Cependant, Adèle, tu t’effraies, dis-tu, d’épouser un si jeune homme ; tu crains que je ne me repente un jour de m’être engagé, etc., etc.[1]. C’est avec peine que je répète ces cruelles expressions. Je ne croyais pas jusqu’ici t’avoir donné le droit de me croire changeant. Tu dis que tu n’espères pas me rendre tout ce que j’ai perdu. Réfléchis un peu, Adèle, et demande-toi à toi-même si tu n’es pas sûre d’être tout pour moi. Ce que j’ai perdu, il n’y a que toi qui puisses me le rendre ; mais tu me le rendras, et au delà. Ce dernier mot m’est échappé, je devrais l’effacer peut-être ; mais il est trop vrai que l’amour tel que je l’éprouve est au-dessus de toutes les affections et qu’une épouse est plus qu’une mère. Hélas ! devrais-je te dire tout cela ? Mais pourquoi te cacherais-je une seule de mes pensées ? Dieu sait que jamais mère n’a été aimée comme j’aimais ma noble mère ; Dieu sait aussi que jamais femme n’a été adorée comme j’adore la mienne.

Je crains quelquefois, mon amie, que tu n’aies pas tout pardonné à la mémoire de ma mère[2] ; je voudrais que tu l’eusses connue, je voudrais qu’elle t’eût connue. Elle m’a rendu bien longtemps malheureux parce qu’elle poussait trop loin le désir de me voir heureux. Son seul tort est de ne pas avoir deviné ta belle âme ; elle était cependant bien digne de la comprendre. Pourquoi l’ai-je, pourquoi l’as-tu perdue ? Aujourd’hui peut-être nous serions unis. Ma longue douleur, ma profonde mélancolie commençait à la vaincre ; elle avait vu tout échouer auprès de moi et ne m’eût

  1. « ... Tu me dis aussi que tu désires te retrouver en famille, hélas ! tu pourras être avec ta femme, mais je ne te rendrai pas ce que tu as perdu. Je tremble, je l’avoue, lorsque je pense que j’épouserai un si jeune homme. Sans doute tu penses réellement à me rendre heureuse, mais penseras-tu toujours de même ? Quand je songe à ton âge, combien tu as peu vécu pour entrer en ménage, j’ai peur que tu ne te repentes un jour de t’être engagé. » (Reçue le l0 novembre 1821.)
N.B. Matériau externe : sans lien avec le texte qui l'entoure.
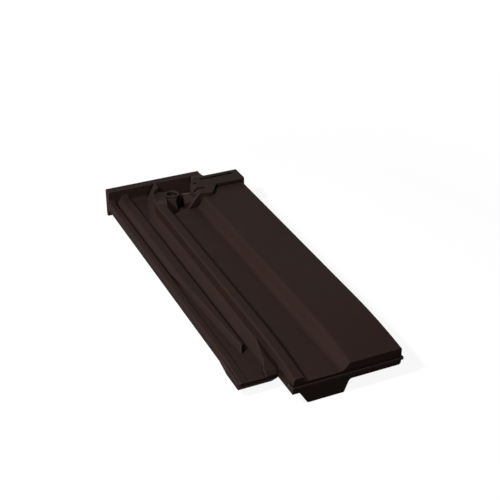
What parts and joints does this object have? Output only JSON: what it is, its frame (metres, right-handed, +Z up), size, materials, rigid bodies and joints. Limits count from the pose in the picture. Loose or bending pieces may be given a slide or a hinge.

  2. « ... Tu me dis que tu crains que je n’aie pas tout pardonné à ta mère. Je puis t’assurer que je l’ai bien sincèrement regrettée. J’ai toujours eu pour elle beaucoup d’estime et quoique sa manière d’agir avec nous dans les derniers temps de sa vie n’ait pas été très louable, je lui ai en tout temps conservé les sentiments que je lui avais voués. Ta mère, cher Victor, était une femme qui vous aimait exclusivement… Je n’ai jamais trouvé extraordinaire qu’elle ne voulût pas de ce mariage, à sa place j’en aurais fait autant. Mais les moyens qu’elle a mis en œuvre prouvaient qu’elle vous sacrifiait tout. C’était pour toi qu’elle me perdait, pour ton bonheur. » (Reçue le 28 novembre 1821, jour de sa naissance.)